Editors’ Letter
I.
It’s been nearly three years since we first embarked on the journey toward South as a State of Mind, the magazine of documenta 14, edited and produced in and out of Athens. The issue you hold, our fourth and last, coincides with the imminent ending of the documenta 14 exhibition in Kassel in September 2017, more than a month after it came to a close in the capital of Greece. It is a strangely quiet and pensive moment for all of us, some few hundred cultural workers who have, in our many roles, fully dedicated our lives to the project—the preceding years of working and thinking together for and in documenta 14 and the exhibition itself, whose two acts spanned two cities and a total of 163 days. We are deeply thankful to all the artists whose contributions gave documenta 14 its liquid shape, to all our collaborators in both cities, the team of documenta 14 that made it happen for real, and to our institutional partners, as well as to the many individuals and noninstitutional entities that supported and critiqued us, as we moved forward. If there was anything we missed during this process, it was boredom and indifference. Judging from the scale, variety, and intensity of the heated response we have received from our audiences and the accompanying voices of the media in Greece, Germany, and internationally, we strongly feel documenta 14 has hit a nerve, or many nerves at the same time, as we honestly and passionately attempted to question the stale and self-perpetuating business of exhibition making as it is presently construed, and to directly participate in the often-dramatic and difficult developments of our time, globally and locally, with their accompanying debates.

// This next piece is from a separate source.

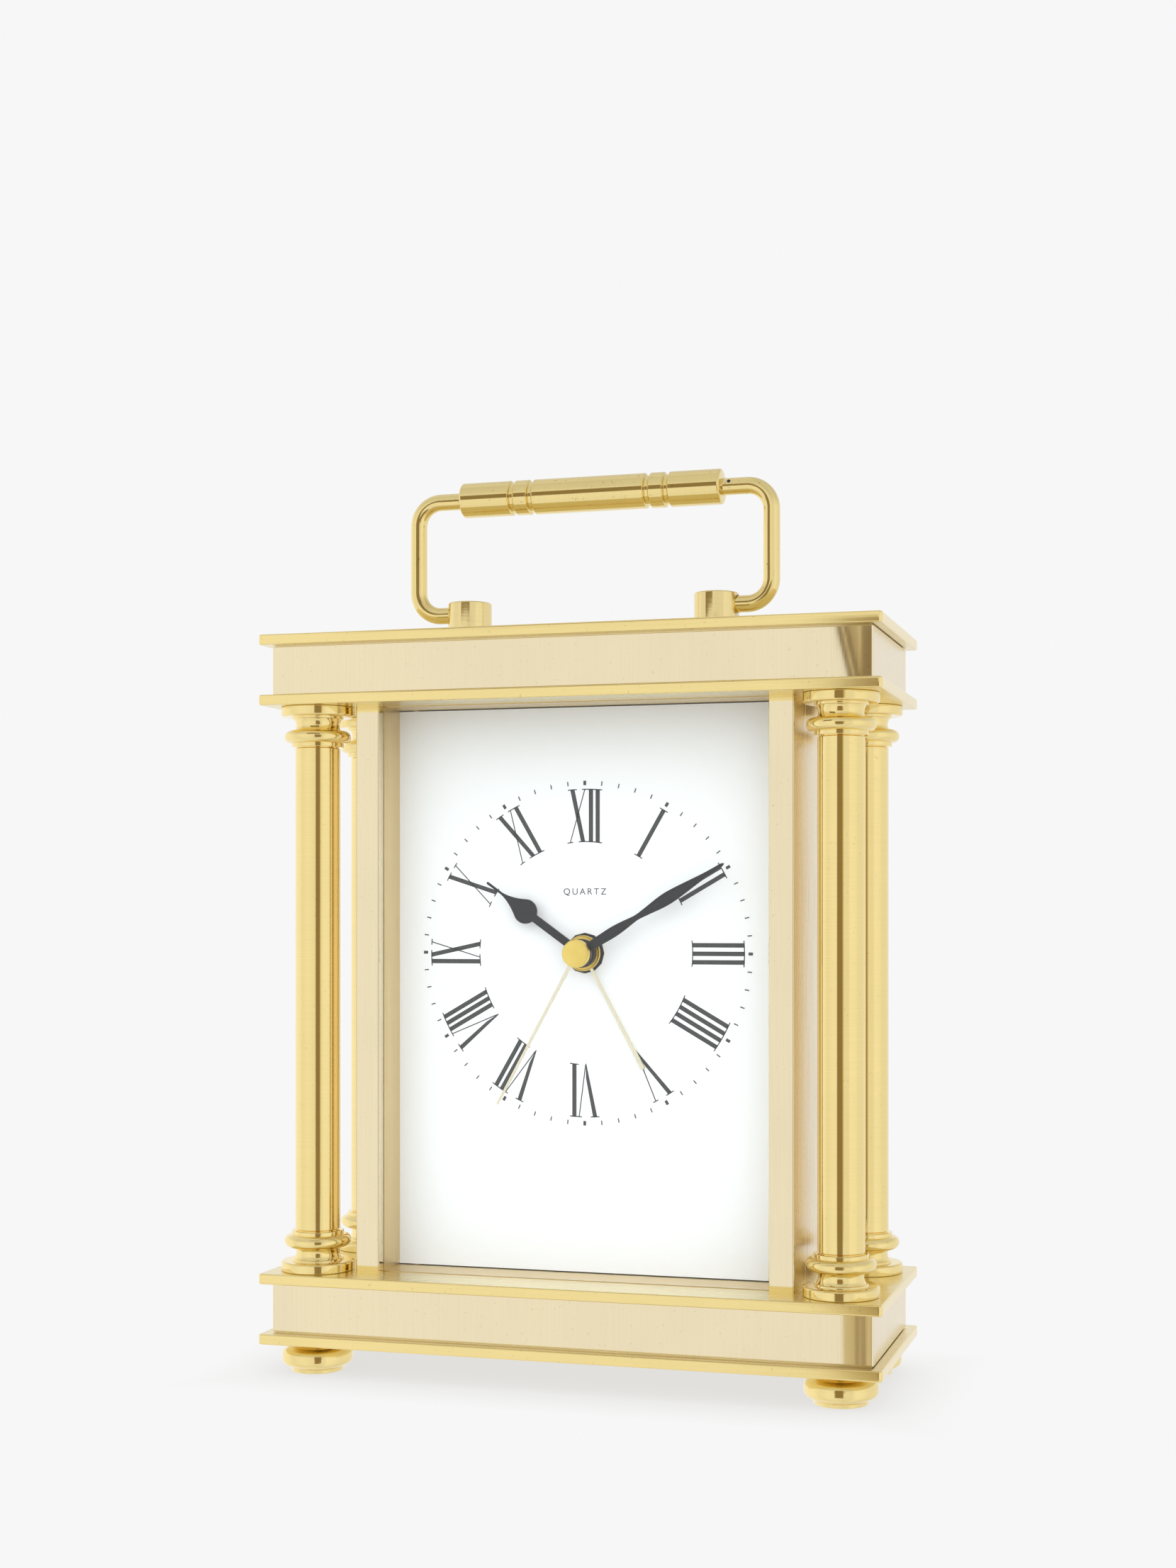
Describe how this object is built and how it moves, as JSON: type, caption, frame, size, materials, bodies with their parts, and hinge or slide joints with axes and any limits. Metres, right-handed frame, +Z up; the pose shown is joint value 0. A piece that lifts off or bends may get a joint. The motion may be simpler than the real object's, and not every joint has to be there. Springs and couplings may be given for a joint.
{
  "type": "mantel clock",
  "caption": "Brass mantel clock: a flat glazed case between stepped plates and round columns, with a folding bar handle, Roman dial and battery alarm movement.",
  "frame": {"origin": "on the ground, under the middle of the base", "axes": "+Z up, the dial faces -Y, +X to the right as the dial is read"},
  "size_m": [0.12, 0.0424, 0.1724],
  "materials": {
    "brass_polished": "polished and lacquered, pale gold",
    "brass_satin": "fine satin, lacquered",
    "pale_gold": "pale gold plating",
    "glass": "clear flat pane",
    "dial_white": "smooth matt white enamel with dark grey print",
    "hand_black": "semi-matt black paint",
    "black_plastic": "fine spark-eroded texture",
    "wheel_plastic": "smooth moulded acetal",
    "steel": "bright plated sheet and turned steel",
    "copper": "enamelled copper winding",
    "board_green": "solder resist on board",
    "cell_jacket": "printed foil jacket with bright ends"
  },
  "bodies": {
    "case": {"foot_front_left": "brass_polished", "column_base_front_left": "brass_polished", "column_shaft_front_left": "brass_polished", "column_capital_front_left": "brass_polished", "foot_front_right": "brass_polished", "column_base_front_right": "brass_polished", "column_shaft_front_right": "brass_polished", "column_capital_front_right": "brass_polished", "foot_rear_left": "brass_polished", "column_base_rear_left": "brass_polished", "column_shaft_rear_left": "brass_polished", "column_capital_rear_left": "brass_polished", "foot_rear_right": "brass_polished", "column_base_rear_right": "brass_polished", "column_shaft_rear_right": "brass_polished", "column_capital_rear_right": "brass_polished", "base_bottom_plate": "brass_polished", "base_top_plate": "brass_polished", "cornice_lower_plate": "brass_polished", "top_plate": "brass_polished", "base_plinth": "brass_satin", "cornice_block": "brass_satin", "front_stile_left": "brass_satin", "front_stile_right": "brass_satin", "side_panel_left": "brass_satin", "side_panel_right": "brass_satin", "rear_panel": "brass_satin", "front_glass": "glass", "dial_plate": "dial_white", "handle_post_left": "brass_polished", "handle_post_right": "brass_polished", "movement_housing": "black_plastic", "movement_cover": "black_plastic", "sounder": "black_plastic", "train_plate": "wheel_plastic", "stator": "steel", "contact_positive": "steel", "contact_negative": "steel", "coil": "copper", "circuit_board": "board_green"},
    "handle": {"handle_arm_left": "brass_polished", "handle_arm_right": "brass_polished", "handle_grip": "brass_polished"},
    "second_train": {"second_wheel": "wheel_plastic", "second_hand": "pale_gold"},
    "third_train": {"third_wheel": "wheel_plastic"},
    "centre_train": {"centre_wheel": "wheel_plastic"},
    "step_train": {"step_wheel": "wheel_plastic"},
    "motor_rotor": {"rotor": "steel"},
    "minute_works": {"cannon_pinion": "steel", "minute_hand": "hand_black"},
    "motion_works": {"motion_wheel": "wheel_plastic"},
    "hour_works": {"hour_wheel": "wheel_plastic", "hour_hand": "hand_black"},
    "time_knob": {"time_set_knob": "black_plastic"},
    "alarm_works": {"alarm_wheel": "wheel_plastic", "alarm_hand": "pale_gold"},
    "alarm_knob": {"alarm_set_knob": "black_plastic"},
    "switch": {"alarm_switch": "black_plastic"},
    "cell": {"battery": "cell_jacket"}
  },
  "joints": [
    {"name": "handle_fold", "type": "hinge", "parent": "case", "child": "handle", "pos_m": [0, 0, 0.1466], "axis": [1, 0, 0], "range_deg": [-93, 93]},
    {"name": "second_spin", "type": "hinge", "parent": "case", "child": "second_train", "pos_m": [0, 0, 0.0805], "axis": [0, 1, 0], "continuous": true},
    {"name": "third_spin", "type": "hinge", "parent": "case", "child": "third_train", "pos_m": [0, 0, 0.0907], "axis": [0, 1, 0], "continuous": true},
    {"name": "centre_wheel_spin", "type": "hinge", "parent": "case", "child": "centre_train", "pos_m": [0, 0, 0.0805], "axis": [0, 1, 0], "continuous": true},
    {"name": "step_wheel_spin", "type": "hinge", "parent": "case", "child": "step_train", "pos_m": [0, 0, 0.0895], "axis": [0, 1, 0], "continuous": true},
    {"name": "rotor_spin", "type": "hinge", "parent": "case", "child": "motor_rotor", "pos_m": [-0.00789, 0, 0.09237], "axis": [0, 1, 0], "continuous": true},
    {"name": "minute_spin", "type": "hinge", "parent": "case", "child": "minute_works", "pos_m": [0, 0, 0.0805], "axis": [0, 1, 0], "continuous": true},
    {"name": "motion_spin", "type": "hinge", "parent": "case", "child": "motion_works", "pos_m": [0.009, 0, 0.0805], "axis": [0, 1, 0], "continuous": true},
    {"name": "hour_spin", "type": "hinge", "parent": "case", "child": "hour_works", "pos_m": [0, 0, 0.0805], "axis": [0, 1, 0], "continuous": true},
    {"name": "time_set_spin", "type": "hinge", "parent": "case", "child": "time_knob", "pos_m": [0.01845, 0, 0.0805], "axis": [0, 1, 0], "continuous": true},
    {"name": "alarm_spin", "type": "hinge", "parent": "case", "child": "alarm_works", "pos_m": [0, 0, 0.0805], "axis": [0, 1, 0], "continuous": true},
    {"name": "alarm_set_spin", "type": "hinge", "parent": "case", "child": "alarm_knob", "pos_m": [-0.0108, 0, 0.0805], "axis": [0, 1, 0], "continuous": true},
    {"name": "alarm_switch_slide", "type": "slide", "parent": "case", "child": "switch", "axis": [1, 0, 0], "range_m": [0, 0.004]},
    {"name": "battery_slide", "type": "slide", "parent": "case", "child": "cell", "axis": [0, 1, 0], "range_m": [0, 0.03]}
  ],
  "couplings": [
    {"joint": "third_spin", "follows": "second_spin", "ratio": -0.13333},
    {"joint": "centre_wheel_spin", "follows": "second_spin", "ratio": 0.016667},
    {"joint": "step_wheel_spin", "follows": "second_spin", "ratio": -5},
    {"joint": "rotor_spin", "follows": "second_spin", "ratio": 30},
    {"joint": "motion_spin", "follows": "minute_spin", "ratio": -0.33333},
    {"joint": "hour_spin", "follows": "minute_spin", "ratio": 0.083333},
    {"joint": "time_set_spin", "follows": "minute_spin", "ratio": 0.83333},
    {"joint": "alarm_set_spin", "follows": "alarm_spin", "ratio": -1.6667}
  ]
}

As editors of this magazine, offered to us for four consecutive issues by its founding editor, Marina Fokidis, we often found ourselves in the position of anticipating rather than commenting on the ever-evolving concept of the exhibition, and its actual making, in real time, while also trying to hold together the two overlapping and crisscrossing timelines of the project, which developed in two cities over a period of time. A present temporal order that has been and remains to be, it seems, marked by eruptions of all forms of violence, including the return of political violence and its attendant reactionary discourses around the globe: a violence inflicted on bodies of refugees and minorities, and a violence of capitalism in its current highly accomplished formation that knows no alternative, often (but not exclusively) termed neoliberalism. Our concern has been how to work in a meaningful way in and through conditions marked by such violence. Marx’s famous 11th thesis from his “Theses on Feuerbach,” written in 1845—“The philosophers have only interpreted the world, in various ways; the point, however, is to change it”—seems to maintain its attractive, persuasive power. But it is, in the end, the work of interpretation that needs to be done in order to understand and set the conditions in which actual change can take place at all. It may seem an ambitious endeavor for a magazine—to interpret and debate some of the darkest and most disturbing movements of history that inevitably press humanity toward an even darker future—yet it proved humbling and in many ways fulfilling. And still, Marx’s challenging proposition keeps looming over our efforts. Aware of the magnitude of the task that needs to be confronted daily and through practice, we have made some small steps. We engaged, by all means. The writers and artists of the four issues of the documenta 14 South as a State of Mind kept us company (and kept us amazed by their efforts), as we examined together the obscurity of this confused era, and that which would remain concealed under mediatized, overexposed images and inflated phrases that have come to perversely define the political and social life of the moment that is ours and that we must transform.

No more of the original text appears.